**Task**
Reproduce the following material exactly, including every line.

**Information shown**
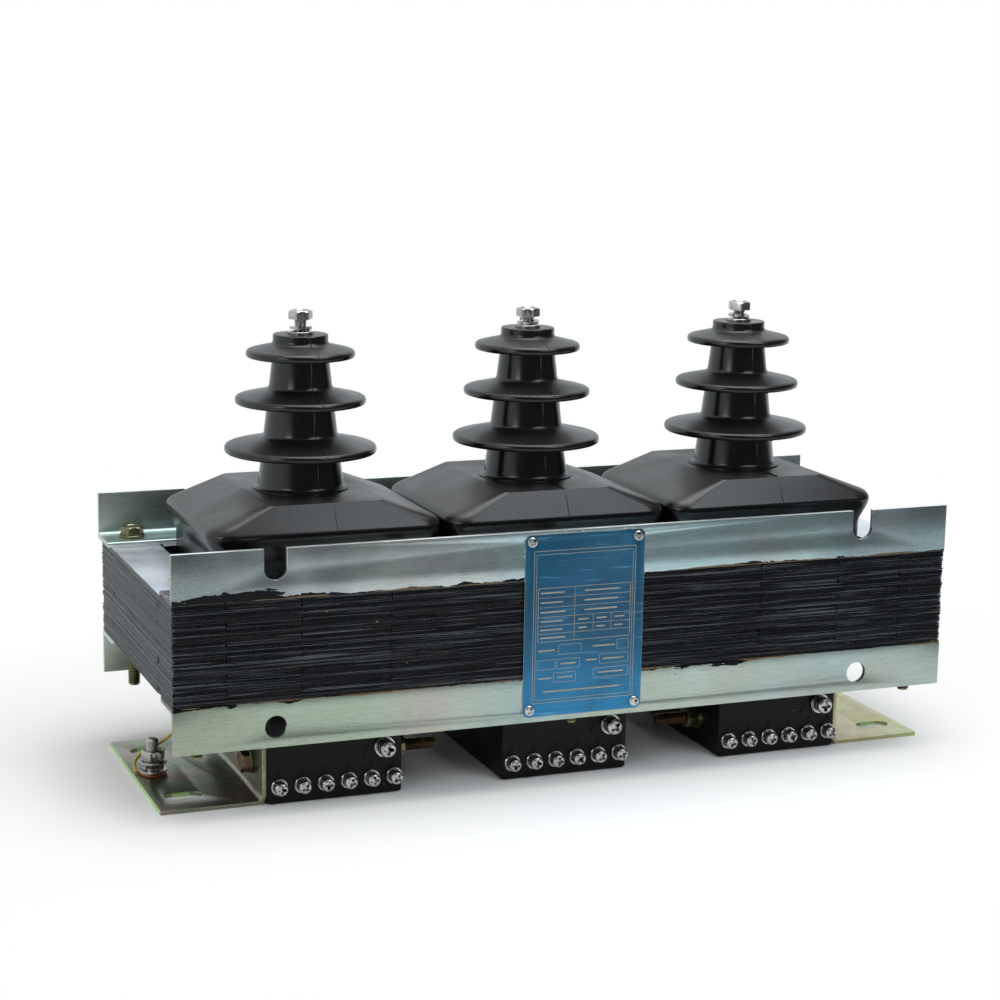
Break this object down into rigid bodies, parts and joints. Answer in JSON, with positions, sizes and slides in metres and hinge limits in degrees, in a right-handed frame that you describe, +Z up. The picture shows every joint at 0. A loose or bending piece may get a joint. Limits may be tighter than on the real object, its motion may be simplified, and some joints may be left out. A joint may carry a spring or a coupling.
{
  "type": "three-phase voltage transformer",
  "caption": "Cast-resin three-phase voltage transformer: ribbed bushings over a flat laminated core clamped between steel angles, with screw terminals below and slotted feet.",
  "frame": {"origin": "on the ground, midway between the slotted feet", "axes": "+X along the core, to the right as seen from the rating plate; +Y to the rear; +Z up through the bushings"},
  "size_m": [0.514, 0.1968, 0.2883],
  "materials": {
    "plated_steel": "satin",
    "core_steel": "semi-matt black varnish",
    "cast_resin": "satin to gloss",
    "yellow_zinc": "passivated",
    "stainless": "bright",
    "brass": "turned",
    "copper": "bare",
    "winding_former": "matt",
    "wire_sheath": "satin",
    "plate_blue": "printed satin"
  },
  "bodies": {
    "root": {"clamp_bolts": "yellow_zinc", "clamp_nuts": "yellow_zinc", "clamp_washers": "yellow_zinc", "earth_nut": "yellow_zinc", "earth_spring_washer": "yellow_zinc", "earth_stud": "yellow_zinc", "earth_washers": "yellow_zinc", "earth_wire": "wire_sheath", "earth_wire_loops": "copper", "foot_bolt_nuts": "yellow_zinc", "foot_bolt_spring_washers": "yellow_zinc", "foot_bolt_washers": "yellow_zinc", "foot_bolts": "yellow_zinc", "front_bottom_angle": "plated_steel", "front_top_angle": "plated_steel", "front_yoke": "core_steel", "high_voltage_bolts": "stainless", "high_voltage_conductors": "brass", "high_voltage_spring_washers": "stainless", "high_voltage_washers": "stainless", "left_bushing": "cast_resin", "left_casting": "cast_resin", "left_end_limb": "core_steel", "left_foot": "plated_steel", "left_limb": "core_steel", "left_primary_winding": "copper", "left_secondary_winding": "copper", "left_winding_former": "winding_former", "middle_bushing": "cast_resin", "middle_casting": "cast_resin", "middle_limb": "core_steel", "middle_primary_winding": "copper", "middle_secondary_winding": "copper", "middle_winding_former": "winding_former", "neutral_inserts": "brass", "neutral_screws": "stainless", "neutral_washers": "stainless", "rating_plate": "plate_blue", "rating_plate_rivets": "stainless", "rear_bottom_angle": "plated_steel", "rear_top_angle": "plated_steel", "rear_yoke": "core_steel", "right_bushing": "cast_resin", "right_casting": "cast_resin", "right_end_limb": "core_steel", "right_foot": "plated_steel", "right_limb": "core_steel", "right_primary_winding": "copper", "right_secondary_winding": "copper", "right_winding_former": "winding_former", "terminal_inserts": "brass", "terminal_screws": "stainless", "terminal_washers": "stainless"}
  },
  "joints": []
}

**Output of the exercise**
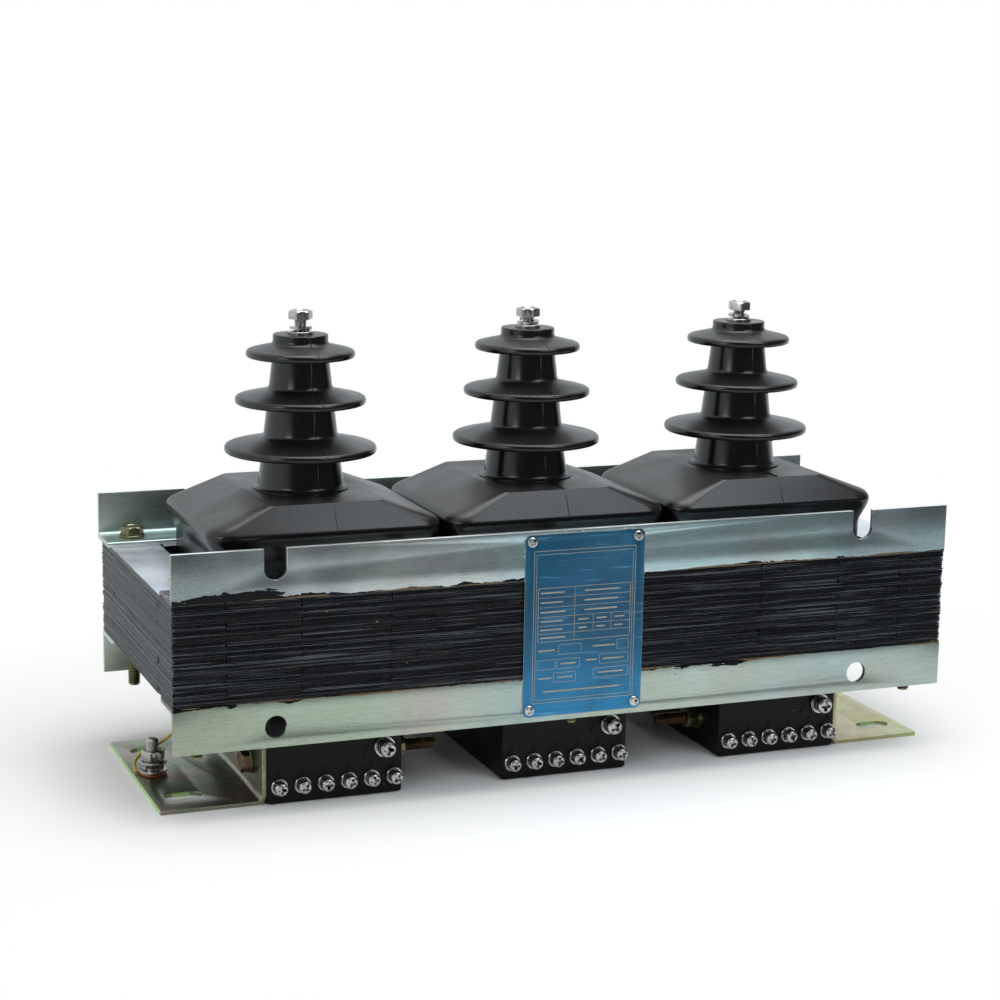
Break this object down into rigid bodies, parts and joints. Answer in JSON, with positions, sizes and slides in metres and hinge limits in degrees, in a right-handed frame that you describe, +Z up. The picture shows every joint at 0. A loose or bending piece may get a joint. Limits may be tighter than on the real object, its motion may be simplified, and some joints may be left out. A joint may carry a spring or a coupling.
{
  "type": "three-phase voltage transformer",
  "caption": "Cast-resin three-phase voltage transformer: ribbed bushings over a flat laminated core clamped between steel angles, with screw terminals below and slotted feet.",
  "frame": {"origin": "on the ground, midway between the slotted feet", "axes": "+X along the core, to the right as seen from the rating plate; +Y to the rear; +Z up through the bushings"},
  "size_m": [0.514, 0.1968, 0.2883],
  "materials": {
    "plated_steel": "satin",
    "core_steel": "semi-matt black varnish",
    "cast_resin": "satin to gloss",
    "yellow_zinc": "passivated",
    "stainless": "bright",
    "brass": "turned",
    "copper": "bare",
    "winding_former": "matt",
    "wire_sheath": "satin",
    "plate_blue": "printed satin"
  },
  "bodies": {
    "root": {"clamp_bolts": "yellow_zinc", "clamp_nuts": "yellow_zinc", "clamp_washers": "yellow_zinc", "earth_nut": "yellow_zinc", "earth_spring_washer": "yellow_zinc", "earth_stud": "yellow_zinc", "earth_washers": "yellow_zinc", "earth_wire": "wire_sheath", "earth_wire_loops": "copper", "foot_bolt_nuts": "yellow_zinc", "foot_bolt_spring_washers": "yellow_zinc", "foot_bolt_washers": "yellow_zinc", "foot_bolts": "yellow_zinc", "front_bottom_angle": "plated_steel", "front_top_angle": "plated_steel", "front_yoke": "core_steel", "high_voltage_bolts": "stainless", "high_voltage_conductors": "brass", "high_voltage_spring_washers": "stainless", "high_voltage_washers": "stainless", "left_bushing": "cast_resin", "left_casting": "cast_resin", "left_end_limb": "core_steel", "left_foot": "plated_steel", "left_limb": "core_steel", "left_primary_winding": "copper", "left_secondary_winding": "copper", "left_winding_former": "winding_former", "middle_bushing": "cast_resin", "middle_casting": "cast_resin", "middle_limb": "core_steel", "middle_primary_winding": "copper", "middle_secondary_winding": "copper", "middle_winding_former": "winding_former", "neutral_inserts": "brass", "neutral_screws": "stainless", "neutral_washers": "stainless", "rating_plate": "plate_blue", "rating_plate_rivets": "stainless", "rear_bottom_angle": "plated_steel", "rear_top_angle": "plated_steel", "rear_yoke": "core_steel", "right_bushing": "cast_resin", "right_casting": "cast_resin", "right_end_limb": "core_steel", "right_foot": "plated_steel", "right_limb": "core_steel", "right_primary_winding": "copper", "right_secondary_winding": "copper", "right_winding_former": "winding_former", "terminal_inserts": "brass", "terminal_screws": "stainless", "terminal_washers": "stainless"}
  },
  "joints": []
}